Chrysler reins in retiree, buyout packages at North plant


May 14, 2007: A view of the Chrysler plant in Fenton.

Workers at Chrysler's North Assembly plant in Fenton are unhappy with Chrysler Group's decision to accept far fewer retirement and voluntary severance packages than workers had expected.

Shop stewards told union-represented employees Friday that the automaker will consider only 93 requests for either package, said Ron Davis, president of the United Auto Workers Local 136.

Davis was unsure of the exact number of workers who made requests, but he estimated that about 400 employees signed up at the north plant.

Davis said he planned to talk to Chrysler about accepting more requests.
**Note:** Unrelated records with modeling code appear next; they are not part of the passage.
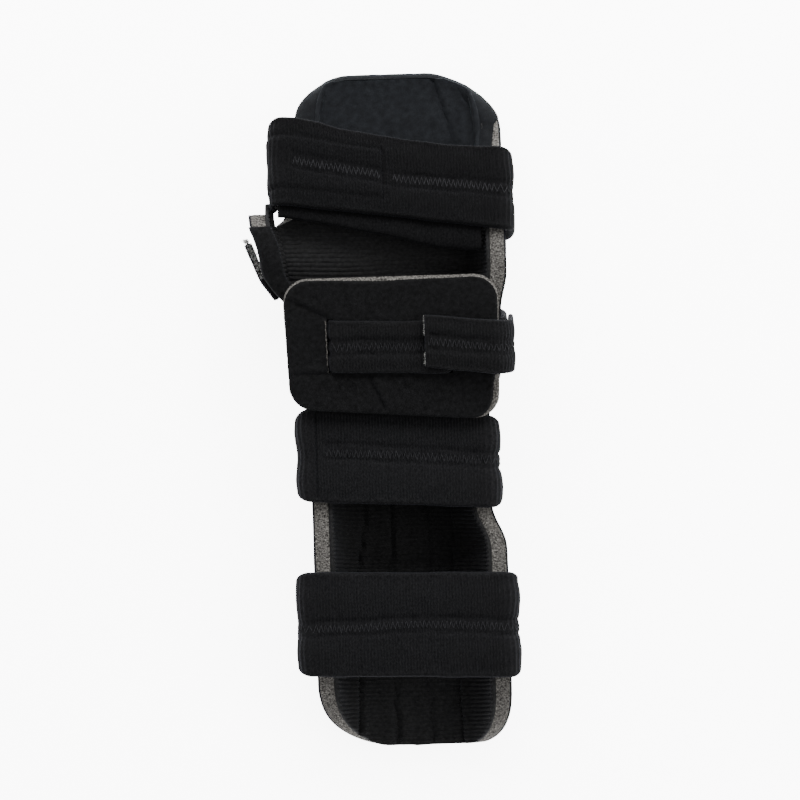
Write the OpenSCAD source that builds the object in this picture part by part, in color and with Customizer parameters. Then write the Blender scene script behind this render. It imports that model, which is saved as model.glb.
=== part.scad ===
// Resting splint for a right hand, wrist and forearm.
// The trough lies palm side down on its forearm floor, fingers towards +Y, thumb towards -X.
// Millimetres, +Z up. The origin is under the middle of the whole splint.

/* [Trough] */
// Length of the trough, from elbow end to fingertips
trough_l = 330; // [326:1:334]
// Half of the trough's width at the forearm, outside
forearm_half = 47.6; // [47.2:0.1:48]
// Radius of the forearm trough's lower corners, outside
forearm_r = 34; // [32:0.5:35]
// Height of the forearm walls
forearm_h = 42; // [41.5:0.1:42]
// Half of the finger pan's width, outside
pan_half = 50.6; // [50:0.1:51]
// Height of the finger pan's walls
pan_h = 24.5; // [24:0.1:24.8]
// Height of the palm's floor at its highest
palm_rise = 30; // [28:0.5:30]

/* [Layers] */
// Thickness of the loop fabric outside
cover_t = 1; // [0.8:0.05:1]
// Thickness of the thermoplastic core
core_t = 1.55; // [1.4:0.05:1.6]
// Thickness of the aluminium stay
stay_t = 2; // [1.5:0.1:2]
// Thickness of the foam, pockets included
foam_t = 6.9; // [6.5:0.1:7]
// Thickness of the ribbed lining
liner_t = 1.5; // [1.2:0.1:1.6]
// Thickness of the finger pad
pad_t = 2.8; // [2:0.1:3]
// Glue line between two layers
glue = 0.1; // [0.05:0.01:0.1]

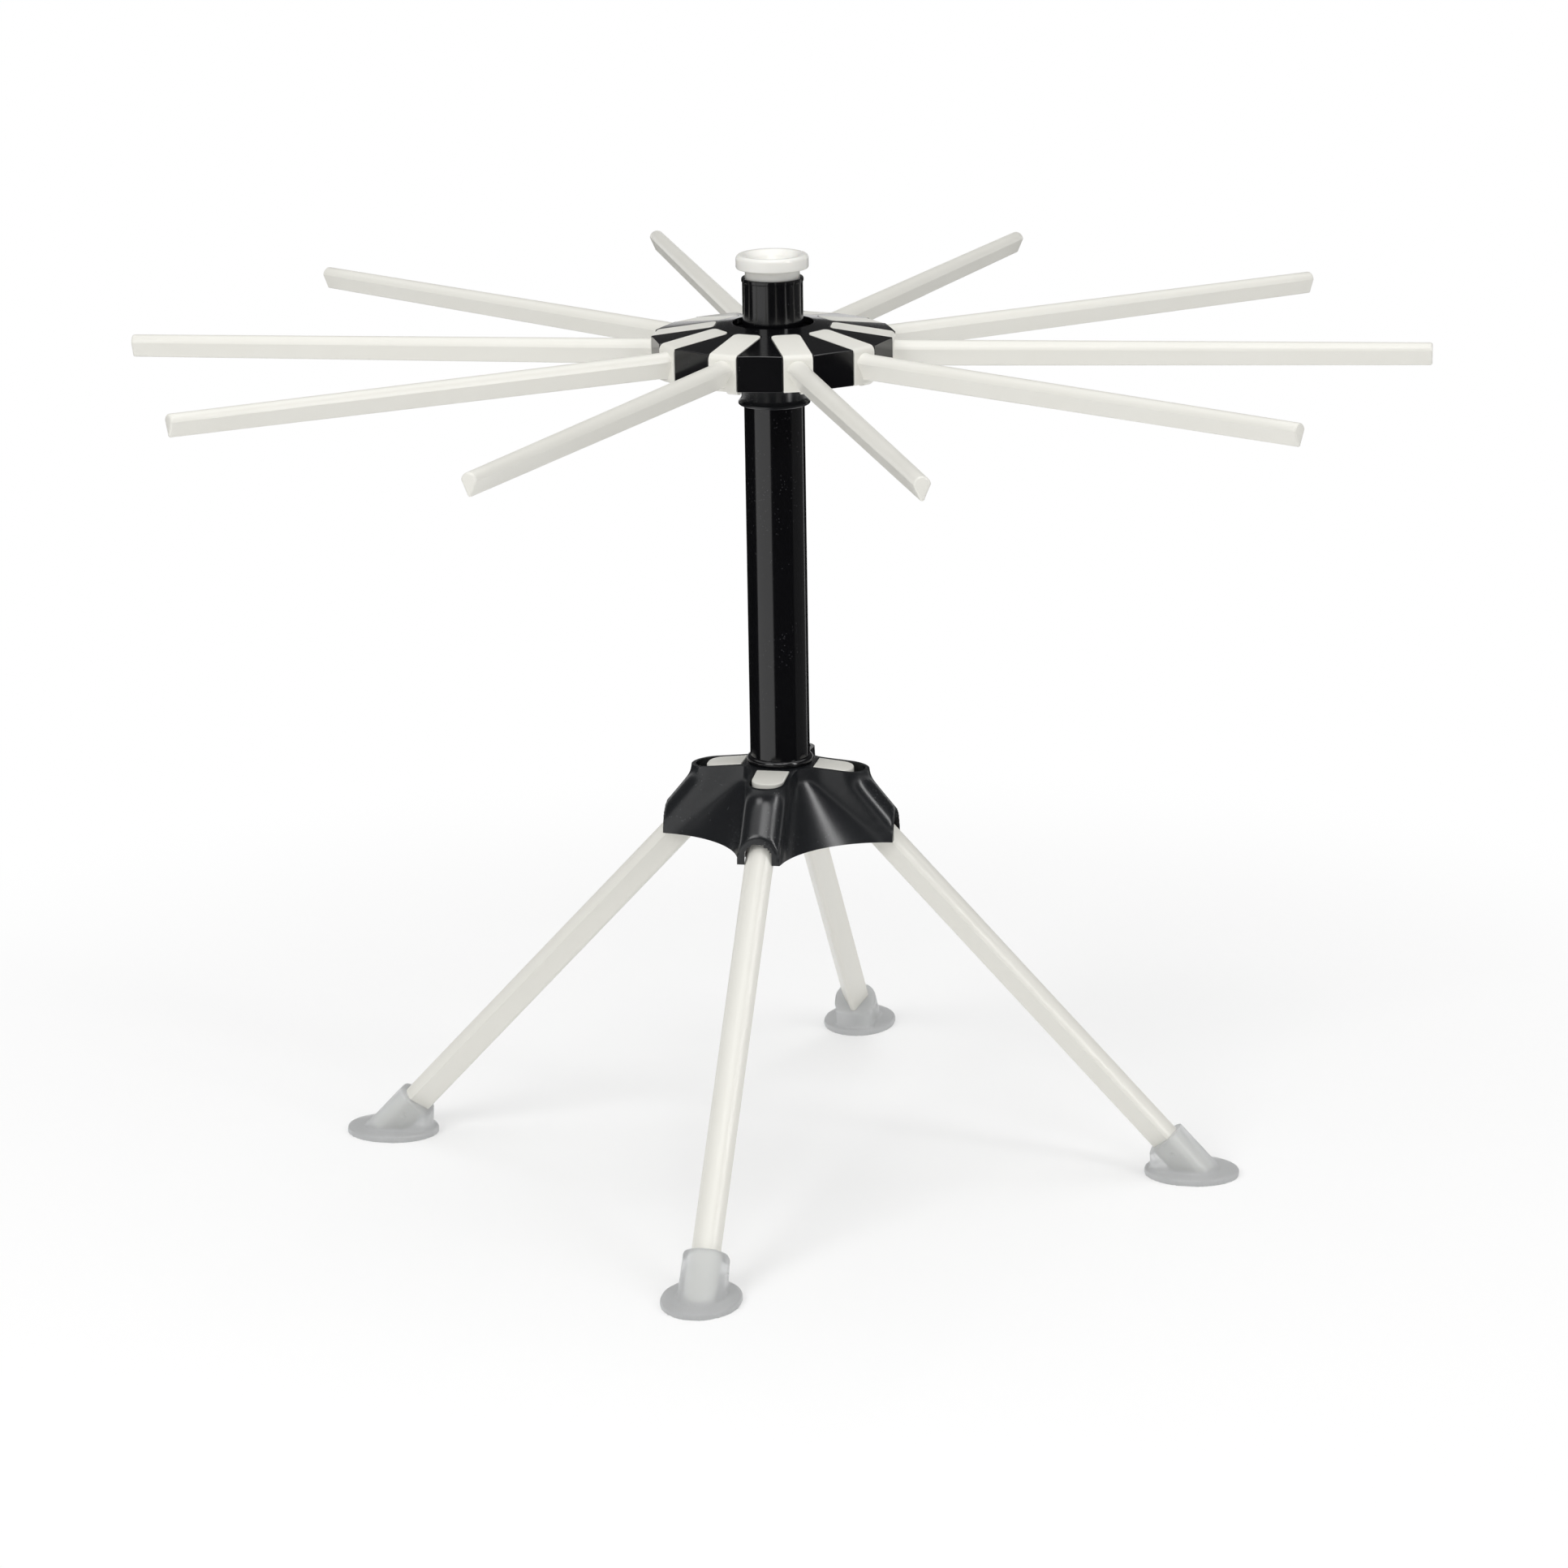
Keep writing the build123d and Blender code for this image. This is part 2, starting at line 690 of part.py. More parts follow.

Chrysler originally said it would accept all requests for packages, though the timing of departures would depend upon each plant's operational needs.

It is unclear whether this signals a reduction in the overall number of job cuts expected at the north plant, which employs about 2,300 people to build Dodge Ram pickups.

In mid-February, Chrysler announced it would cut 1,935 jobs as part of a restructuring plan through 2009. Most of the job loss will come when the adjacent South Assembly plant loses one of its two shifts next year, though an unspecified number will be cut from the north plant.

There was no updated information on the status of retirement and buyout packages at the south plant, where about 3,300 workers assemble the Dodge Caravan and Grand Caravan and Chrysler Town & Country minivans.

Chrysler spokeswoman Michele Tinson declined to confirm the number of packages requested or accepted at either facility. She said acceptance of some packages would be delayed by workers' summer vacations.

The packages, negotiated by the United Auto Workers union, include a $70,000 incentive toward retirement for employees with at least 30 years of seniority or $100,000 for employees with more than one year with Chrysler who accept voluntary termination.

Retirees will keep health and other benefits consistent with their union contract, while the other workers would get six months of medical benefits.

Chrysler allowed workers to sign up for the packages at both Fenton plants through April 16.

This month, Chrysler said the companywide number of workers who accepted either the retirement package or the attrition package exceeded its goal.